The Biden administration last week proposed to increase the capital-gains tax rate—currently 20% for most assets held for at least a year—to 39.6% for people making more than $1 million. Since capital gains are also subject to the 3.8% Medicare tax, the new capital-gains rate would be 43.4%.
What makes this unusual is that 43.4% is well above the rate that would generate the most revenue for the government. Congress’s Joint Committee on Taxation, which does the official scoring and is no den of supply siders, puts the revenue-maximizing rate at 28%. My work several decades ago puts it about 10 points lower than that. That means President Biden is willing to accept lower revenue as the price of higher tax rates. The implications for his administration’s economic thinking are mind-boggling.
Even the revenue-maximizing rate is higher than would be optimal. As tax rates rise, the activity being taxed declines. The loss to the private side of society increases at a geometric rate (proportional to the square of the tax rate) as rates rise. The government collects more revenue, but its gains slow as the taxed activity declines. The revenue-maximizing rate is the point at which the government starts losing from higher taxes. Tax rates above the revenue-maximizing rate are punitive: The government is giving up revenue simply to punish the rich.
Punishing the rich is distinct from redistribution. Higher taxes on the rich to finance spending, or to transfer money to lower-income people, may be good for society’s welfare. Economists express this idea in a “social-welfare function,” which weights additional income received by different people, usually based on income. The same sum is considered less valuable if it goes to a high-income person than a lower-income one. The weights are subjective and different analysts will choose different weights.
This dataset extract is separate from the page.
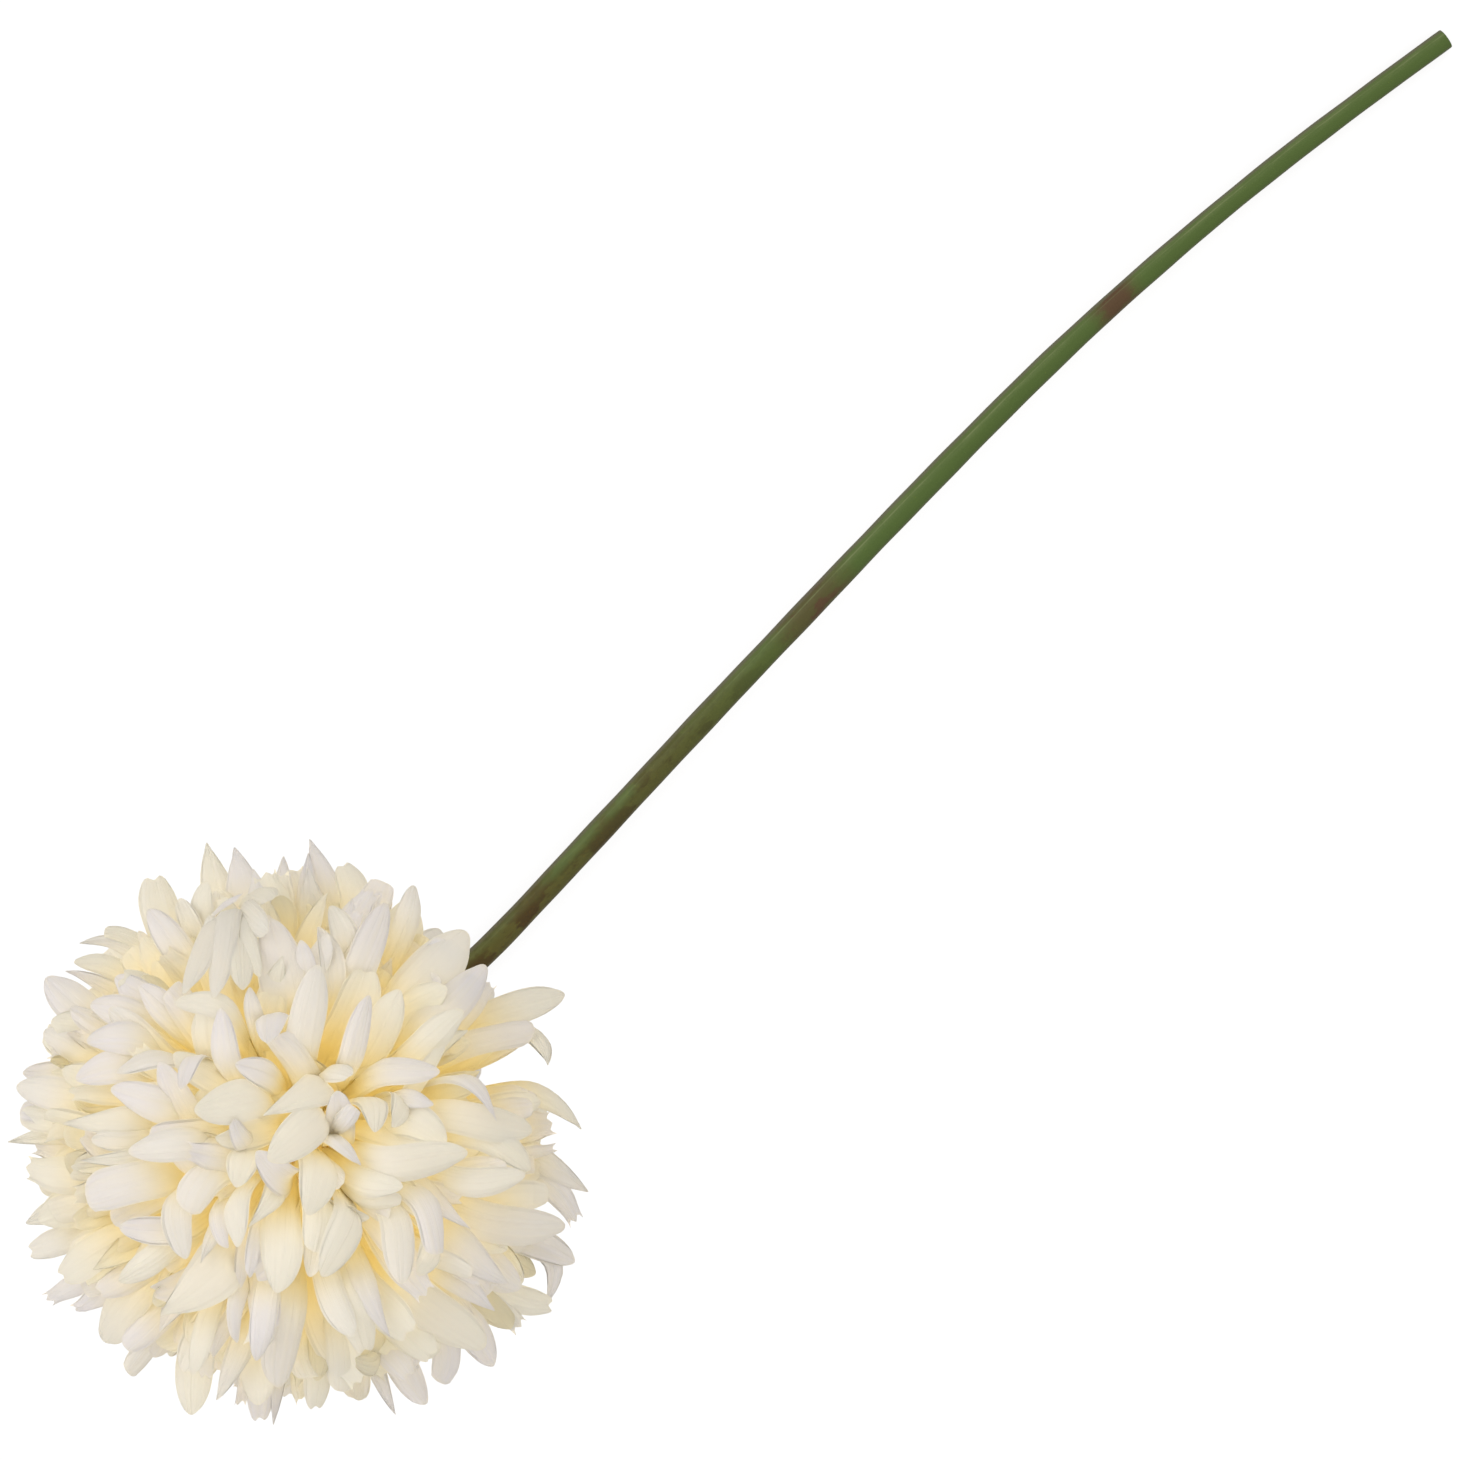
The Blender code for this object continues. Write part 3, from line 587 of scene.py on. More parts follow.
# Full creases on the rims keep the petals' outlines at their full width when they are smoothed, and
# sharp edges there keep each face's shading its own.
def sharpenRims(piece, rows, columns, perPetal):
    row, column = np.divmod(np.arange(rows * columns), columns)
    rim = np.zeros(perPetal, bool)
    rim[:rows * columns] = (row == 0) | (row == rows - 1) | (column == 0) | (column == columns - 1)
    mesh = piece.data
    ends = np.zeros(len(mesh.edges) * 2, np.int32)
    mesh.edges.foreach_get("vertices", ends)
    onRim = rim[ends.reshape(-1, 2) % perPetal].all(axis=1)
    mesh.attributes.new("crease_edge", "FLOAT", "EDGE").data.foreach_set("value", onRim.astype(np.float32))
    mesh.attributes.new("sharp_edge", "BOOLEAN", "EDGE").data.foreach_set("value", onRim)


# A closed piece from rings of points, a ball, a tube or a turned outline. Its ends are welded.
def makeTube(name, points, along, numbers, material):
    rings, sides = points.shape[:2]
    index = np.arange(rings * sides).reshape(rings, sides)
    following = np.roll(index, -1, axis=1)
    quads = np.stack((index[:-1], following[:-1], following[1:], index[1:]), axis=-1)
    around, length = np.meshgrid(np.arange(sides) / sides, along)
    uv = np.stack((around.ravel(), length.ravel()), axis=-1)
    piece = makePiece(name, points.reshape(-1, 3), quads.reshape(-1, 4), uv, numbers, material)
    closeEnds(piece)
    return piece


def ringTurns(sides):
    return np.arange(sides) * 2.0 * math.pi / sides


# Welds each tiny end ring to one point, or the two end rings of a closed outline to one another.
def closeEnds(piece):
    bm = bmesh.new()
    bm.from_mesh(piece.data)
    bmesh.ops.remove_doubles(bm, verts=bm.verts, dist=weldReach)
    bmesh.ops.recalc_face_normals(bm, faces=bm.faces)
    bm.to_mesh(piece.data)
    bm.free()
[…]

Still, economists can agree that the ideal is to make someone better off without making someone else worse off. The simplest case is a voluntary exchange of goods for money, in which the buyer values the purchase at least as much as the price, while the seller values the money at least as much as the item being sold. Economists call such an exchange Pareto-optimal after Vilfredo Pareto, the Italian economist who formally framed the concept.